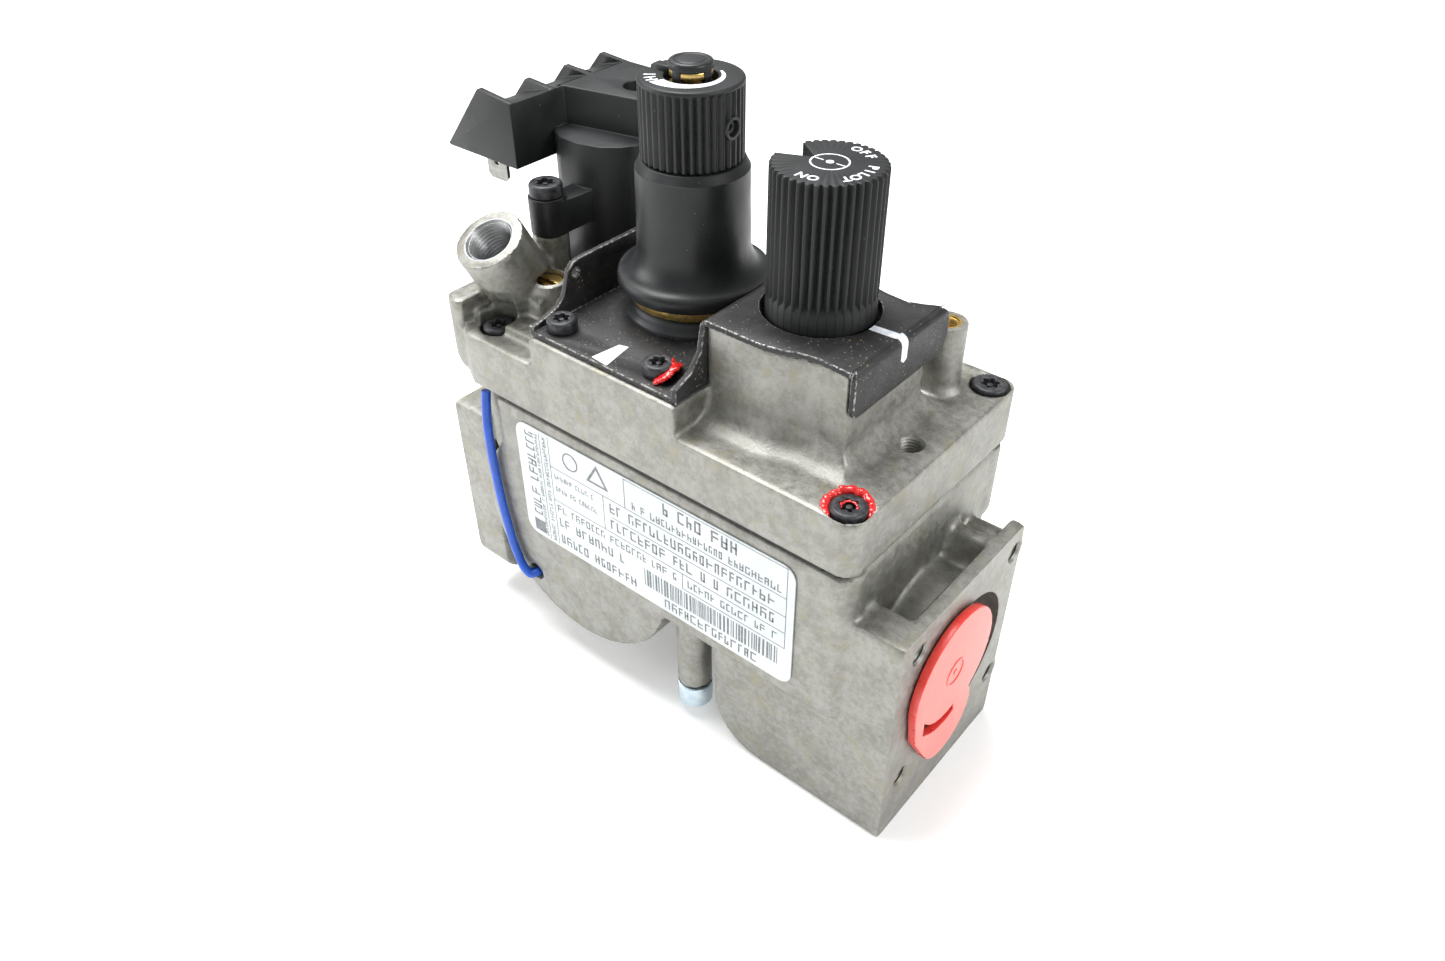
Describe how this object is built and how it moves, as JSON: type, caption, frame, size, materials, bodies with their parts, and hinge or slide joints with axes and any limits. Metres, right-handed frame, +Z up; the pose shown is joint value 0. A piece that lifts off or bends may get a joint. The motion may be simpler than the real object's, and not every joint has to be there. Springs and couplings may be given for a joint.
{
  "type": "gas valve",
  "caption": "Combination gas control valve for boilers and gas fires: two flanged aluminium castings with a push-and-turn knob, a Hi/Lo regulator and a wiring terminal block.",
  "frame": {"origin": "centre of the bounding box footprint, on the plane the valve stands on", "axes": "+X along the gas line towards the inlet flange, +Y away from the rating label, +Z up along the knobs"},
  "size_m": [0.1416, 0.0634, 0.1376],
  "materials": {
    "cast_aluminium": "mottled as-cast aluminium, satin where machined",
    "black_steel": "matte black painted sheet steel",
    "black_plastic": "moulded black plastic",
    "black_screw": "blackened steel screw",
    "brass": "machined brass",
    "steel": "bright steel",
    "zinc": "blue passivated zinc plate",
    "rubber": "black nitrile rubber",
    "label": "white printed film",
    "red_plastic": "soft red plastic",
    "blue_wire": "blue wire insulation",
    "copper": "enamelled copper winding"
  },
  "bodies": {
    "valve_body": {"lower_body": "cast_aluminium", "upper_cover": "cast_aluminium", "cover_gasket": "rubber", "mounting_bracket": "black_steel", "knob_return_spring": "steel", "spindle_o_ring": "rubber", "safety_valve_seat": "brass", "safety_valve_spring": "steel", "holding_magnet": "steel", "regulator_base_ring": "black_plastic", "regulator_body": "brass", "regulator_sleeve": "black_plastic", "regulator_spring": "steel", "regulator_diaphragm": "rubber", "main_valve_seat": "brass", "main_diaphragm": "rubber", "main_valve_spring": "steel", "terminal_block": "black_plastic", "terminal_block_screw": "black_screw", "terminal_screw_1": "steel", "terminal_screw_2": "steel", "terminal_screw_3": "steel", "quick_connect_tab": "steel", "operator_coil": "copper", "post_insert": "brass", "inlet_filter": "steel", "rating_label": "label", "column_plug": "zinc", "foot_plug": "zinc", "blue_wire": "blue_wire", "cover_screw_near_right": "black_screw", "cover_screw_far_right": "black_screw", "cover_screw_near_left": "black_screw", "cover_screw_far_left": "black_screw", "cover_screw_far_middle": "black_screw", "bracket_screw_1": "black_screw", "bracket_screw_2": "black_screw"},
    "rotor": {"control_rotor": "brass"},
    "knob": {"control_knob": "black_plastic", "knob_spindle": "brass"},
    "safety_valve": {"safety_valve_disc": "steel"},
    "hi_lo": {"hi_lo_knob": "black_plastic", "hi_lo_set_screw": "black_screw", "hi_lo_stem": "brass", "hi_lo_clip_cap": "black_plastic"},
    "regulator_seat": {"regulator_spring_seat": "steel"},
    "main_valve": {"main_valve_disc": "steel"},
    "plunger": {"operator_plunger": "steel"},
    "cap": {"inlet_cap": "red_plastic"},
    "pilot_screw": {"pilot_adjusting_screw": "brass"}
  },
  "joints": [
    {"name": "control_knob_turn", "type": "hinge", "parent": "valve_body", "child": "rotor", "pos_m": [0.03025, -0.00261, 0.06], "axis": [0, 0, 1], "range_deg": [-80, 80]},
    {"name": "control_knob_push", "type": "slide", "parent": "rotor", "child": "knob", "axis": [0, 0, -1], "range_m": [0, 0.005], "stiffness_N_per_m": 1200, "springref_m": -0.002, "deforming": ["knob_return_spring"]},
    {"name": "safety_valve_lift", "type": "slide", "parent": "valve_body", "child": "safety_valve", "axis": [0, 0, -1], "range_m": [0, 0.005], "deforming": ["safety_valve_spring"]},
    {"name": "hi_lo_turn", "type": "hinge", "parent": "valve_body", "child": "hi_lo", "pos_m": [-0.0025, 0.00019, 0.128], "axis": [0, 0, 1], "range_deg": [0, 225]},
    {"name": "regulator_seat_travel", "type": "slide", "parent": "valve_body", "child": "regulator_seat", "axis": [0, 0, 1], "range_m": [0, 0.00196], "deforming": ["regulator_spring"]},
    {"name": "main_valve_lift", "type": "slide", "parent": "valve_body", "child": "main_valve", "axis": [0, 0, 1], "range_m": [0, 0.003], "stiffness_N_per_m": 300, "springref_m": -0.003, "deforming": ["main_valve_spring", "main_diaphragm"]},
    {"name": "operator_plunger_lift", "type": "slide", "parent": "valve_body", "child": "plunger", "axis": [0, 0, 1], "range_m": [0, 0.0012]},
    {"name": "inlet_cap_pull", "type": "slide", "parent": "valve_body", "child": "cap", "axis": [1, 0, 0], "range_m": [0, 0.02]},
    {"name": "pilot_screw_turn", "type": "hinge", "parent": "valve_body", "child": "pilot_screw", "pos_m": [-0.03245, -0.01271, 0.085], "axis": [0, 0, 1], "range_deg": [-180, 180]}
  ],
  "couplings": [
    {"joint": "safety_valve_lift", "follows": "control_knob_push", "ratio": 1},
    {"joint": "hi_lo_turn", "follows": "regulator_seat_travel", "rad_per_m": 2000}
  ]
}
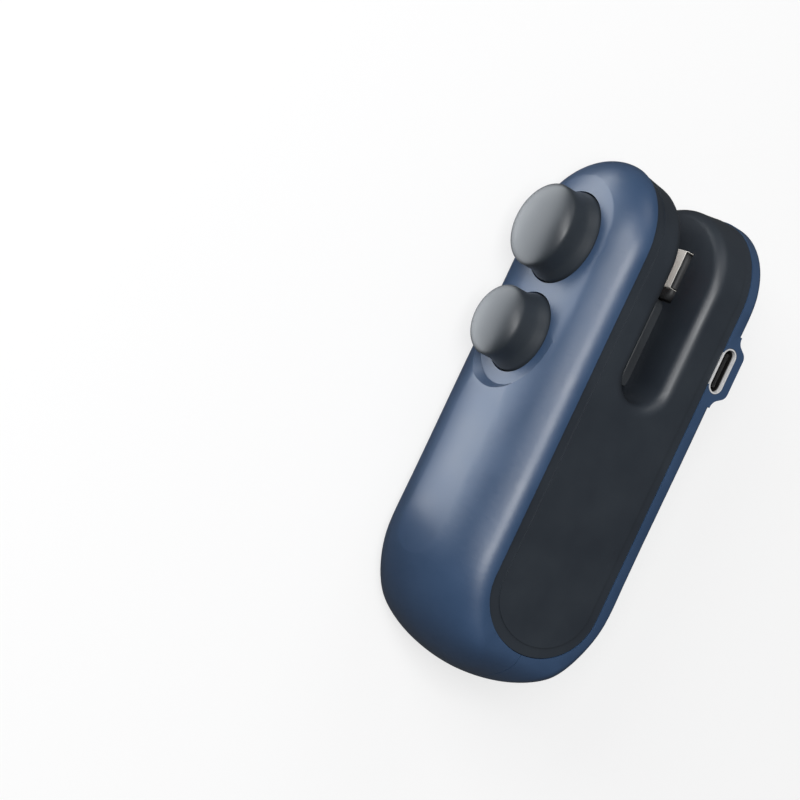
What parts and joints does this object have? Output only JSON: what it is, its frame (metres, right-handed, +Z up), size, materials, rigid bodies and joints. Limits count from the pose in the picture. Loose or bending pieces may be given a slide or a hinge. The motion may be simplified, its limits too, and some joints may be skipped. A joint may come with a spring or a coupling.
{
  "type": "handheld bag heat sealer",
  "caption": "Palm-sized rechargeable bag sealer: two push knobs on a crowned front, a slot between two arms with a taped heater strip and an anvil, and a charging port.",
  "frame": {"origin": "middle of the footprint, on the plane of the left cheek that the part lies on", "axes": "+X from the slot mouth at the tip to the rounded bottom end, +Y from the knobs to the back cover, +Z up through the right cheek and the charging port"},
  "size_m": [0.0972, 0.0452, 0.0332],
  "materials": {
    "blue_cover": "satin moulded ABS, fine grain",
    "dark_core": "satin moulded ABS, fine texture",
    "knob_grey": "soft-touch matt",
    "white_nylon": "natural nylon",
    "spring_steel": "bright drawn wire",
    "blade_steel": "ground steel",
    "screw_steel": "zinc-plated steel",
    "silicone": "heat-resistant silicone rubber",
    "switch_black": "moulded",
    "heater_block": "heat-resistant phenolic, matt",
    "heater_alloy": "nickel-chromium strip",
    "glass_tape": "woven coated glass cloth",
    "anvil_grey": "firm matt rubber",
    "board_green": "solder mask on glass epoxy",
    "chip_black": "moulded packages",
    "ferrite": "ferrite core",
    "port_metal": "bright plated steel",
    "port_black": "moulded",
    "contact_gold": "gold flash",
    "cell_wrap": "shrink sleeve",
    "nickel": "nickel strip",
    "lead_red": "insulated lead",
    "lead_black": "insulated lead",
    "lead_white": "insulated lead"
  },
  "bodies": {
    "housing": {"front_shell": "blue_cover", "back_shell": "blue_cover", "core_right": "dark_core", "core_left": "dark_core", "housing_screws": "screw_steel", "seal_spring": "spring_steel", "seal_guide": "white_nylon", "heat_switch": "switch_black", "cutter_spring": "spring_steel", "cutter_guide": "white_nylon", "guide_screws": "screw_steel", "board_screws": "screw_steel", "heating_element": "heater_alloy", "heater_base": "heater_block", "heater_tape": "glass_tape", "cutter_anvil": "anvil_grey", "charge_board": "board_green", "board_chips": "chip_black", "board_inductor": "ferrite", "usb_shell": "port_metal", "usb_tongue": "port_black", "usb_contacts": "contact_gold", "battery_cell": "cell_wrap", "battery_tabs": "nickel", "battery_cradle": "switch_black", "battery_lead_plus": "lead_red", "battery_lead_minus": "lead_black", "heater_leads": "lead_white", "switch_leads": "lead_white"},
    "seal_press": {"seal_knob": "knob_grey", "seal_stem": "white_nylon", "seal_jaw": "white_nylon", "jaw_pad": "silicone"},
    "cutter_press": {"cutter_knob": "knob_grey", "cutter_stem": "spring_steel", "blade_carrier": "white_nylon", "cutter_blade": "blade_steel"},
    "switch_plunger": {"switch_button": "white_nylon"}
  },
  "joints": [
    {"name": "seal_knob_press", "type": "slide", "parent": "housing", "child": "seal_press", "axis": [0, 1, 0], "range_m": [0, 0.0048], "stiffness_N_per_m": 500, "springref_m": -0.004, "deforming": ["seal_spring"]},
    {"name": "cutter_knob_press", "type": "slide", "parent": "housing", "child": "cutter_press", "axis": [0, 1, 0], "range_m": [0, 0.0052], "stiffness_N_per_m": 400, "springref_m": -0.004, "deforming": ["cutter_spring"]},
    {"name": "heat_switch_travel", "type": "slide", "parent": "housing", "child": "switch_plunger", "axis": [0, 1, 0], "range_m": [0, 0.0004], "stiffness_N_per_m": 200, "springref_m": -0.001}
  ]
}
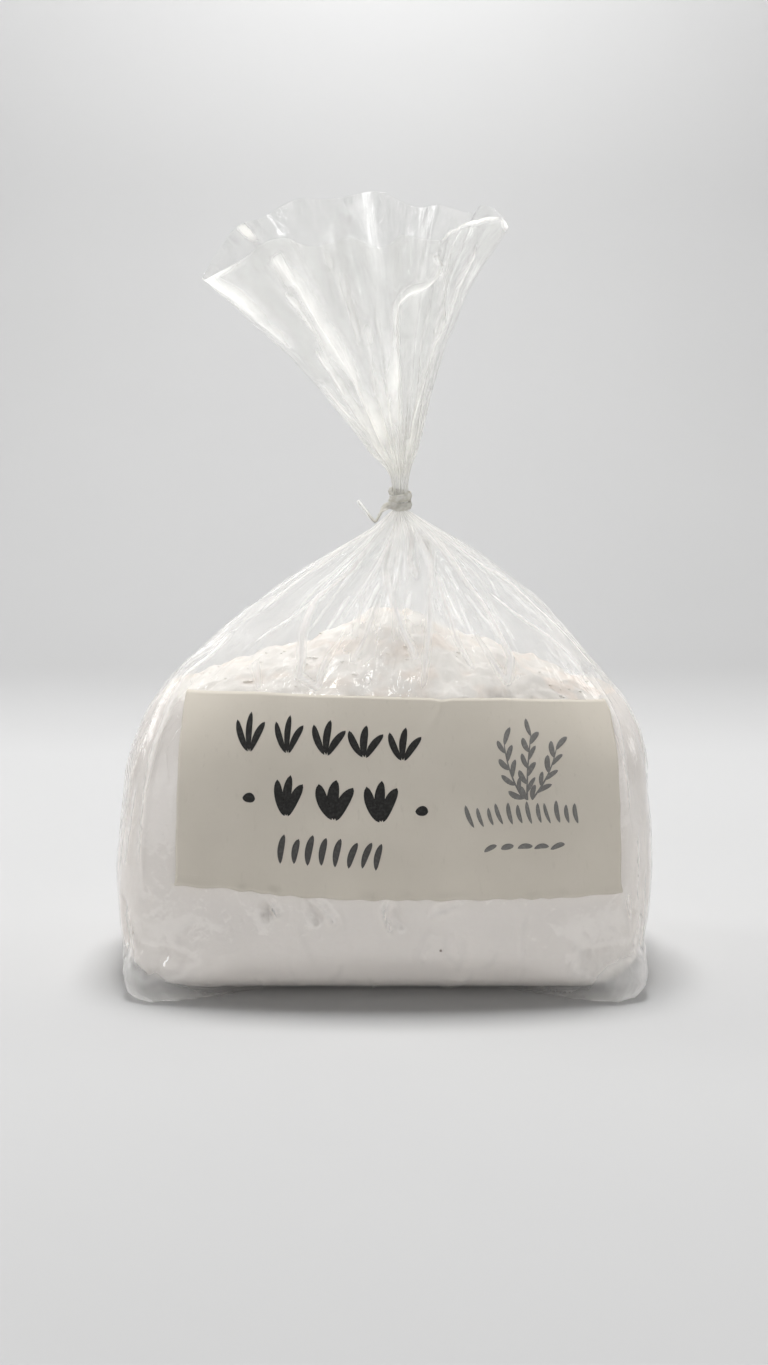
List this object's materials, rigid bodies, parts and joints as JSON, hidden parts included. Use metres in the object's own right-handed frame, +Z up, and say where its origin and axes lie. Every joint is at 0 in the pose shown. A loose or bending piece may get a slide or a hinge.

§ **THE REQUEST**: Check each line of the records for the word "shown", and show the lines that contain it.

§ **CORRECT OUTPUT**:
Describe how this object is built and how it moves, as JSON: type, caption, frame, size, materials, bodies with their parts, and hinge or slide joints with axes and any limits. Metres, right-handed frame, +Z up; the pose shown is joint value 0. A piece that lifts off or bends may get a joint. The motion may be simpler than the real object's, and not every joint has to be there. Springs and couplings may be given for a joint.
List this object's materials, rigid bodies, parts and joints as JSON, hidden parts included. Use metres in the object's own right-handed frame, +Z up, and say where its origin and axes lie. Every joint is at 0 in the pose shown. A loose or bending piece may get a slide or a hinge.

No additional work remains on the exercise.